New York was there at the beginning and as any good Arendtian can tell you, foundational freedom is the ability to begin. Funnily, coursing Manhattan, this was the first time I really was aware the history of the city flows, architecturally, north from the southern tip of Manhattan. This was a colonial seaport. Today, walking along the rivers, it's hard to imagine for most of its existence NY was a working port lined with wharves from top to bottom, now, as is recent practice across the globe, they are all turned into shops and entertainment.

Union Square, east/west in the middle of the island, has managed to stay open space from the beginning. It has four statues set in an ancient way to points on the compass. Washington - south, Lincoln - north, and strangely enough a fountain dedicated to health and charity, looking a lot like Virgin and child to the west.

However, on the east is the best figure, Lafayette, like a French Quetzalcoatl arriving from the east to bestow independence. I know my fellow Americans aren't much for history, but without French assistance, lord help us, we may still very well be part of Britain. This year is the two-hundred year anniversary of Lafayette's triumphant return tour of the republic he helped found. He insisted on visiting the Erie canal, the then young republic's first great public works project.

Lafayette, Union Square

At the center of the square's compass sits a bronze replica of the founding declaration wrapped with a quote by its author, "Countrymen know what precious blessings they are in possession of and which no other people on earth enjoy." It was erected in 1926, when there were still numerous countrymen in the know, very few today have any reckoning of what they once possessed.

The growth of this small republic into global empire has never been less than historically exceptional, though not unprecedented. The Roman republic, history again, grew from the banks of the Tiber to control the whole Mediterranean, much of its last decades conquering the same Middle East territory the US has spent the last three decades blowing-up.

Lost to, or maybe its lost with history, is the lesson: the empire Rome conquered destroyed the republic. Most essentially, the imperial economy that grew and the politics it created gradually saw the old republican institutions fail completely in controlling, in holding power accountable in any way. In fact just the opposite, the empire the republic conquered – culturally, politically, and economically – crushed Rome's republican ways.

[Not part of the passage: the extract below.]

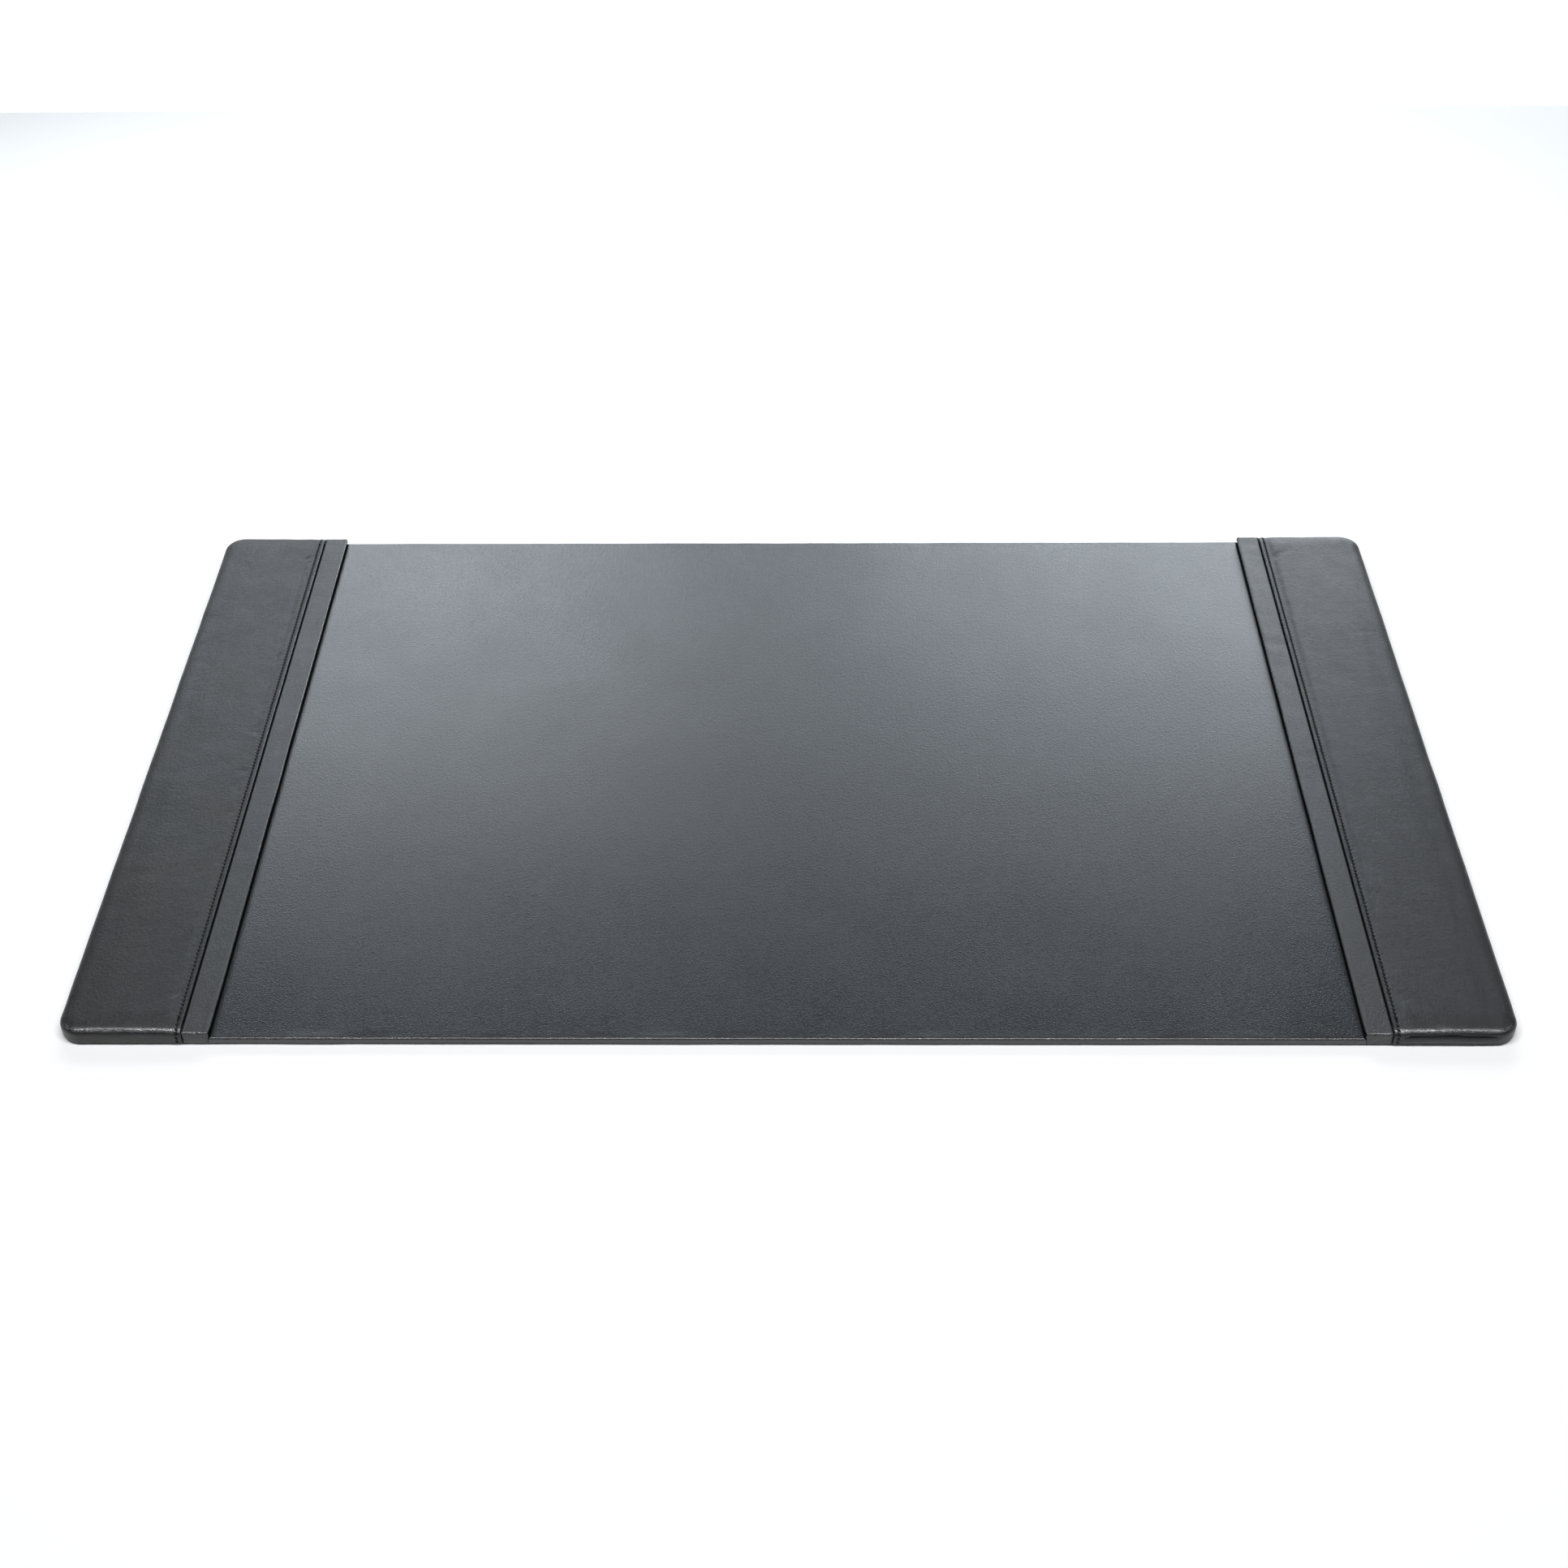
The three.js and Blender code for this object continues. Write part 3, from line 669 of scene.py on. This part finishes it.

Today, the US encounters the same thing. One example, a completely out of control presidency, letting loose various rabid hounds of war across the globe. Each president is worst than the last, which is somewhat of a trick when you had Trump I, followed by an even worse Biden, and now a new bottom reached with Trump II.

We can't say we weren't warned about such matters. Madison wrote in Federalist 41, "Next to the effectual establishment of the Union, the best possible precaution against danger from standing armies is a limitation of the term for which revenue may be appropriated to their support."

This republic, not officially at war, or maybe more accurately at war with anyone deemed an enemy by the person who sits in the oval office, has a perpetual war budget now reaching over $1 trillion annually. It is challenged by no one in DC, no DOGE labeled corruption to be found here, in fact, for most of DC, it's the goose laying the golden eggs. Take for example Peter Thiel, another foreign born tech-scavenger, ripping at the putrid corpse of the American body politic. Sheesh, at this point, not even our natavist ICE can boot the right people. Peter who? Exactly. Yves has a good piece.

Mr. Lincoln's bloodily forged union isn't going anywhere soon. This republic, the of the people, by the people, for the people, that most democratic ethos Mr. Lincoln used to consecrate his most infamously cruel battle, well, let's say it's in critical condition.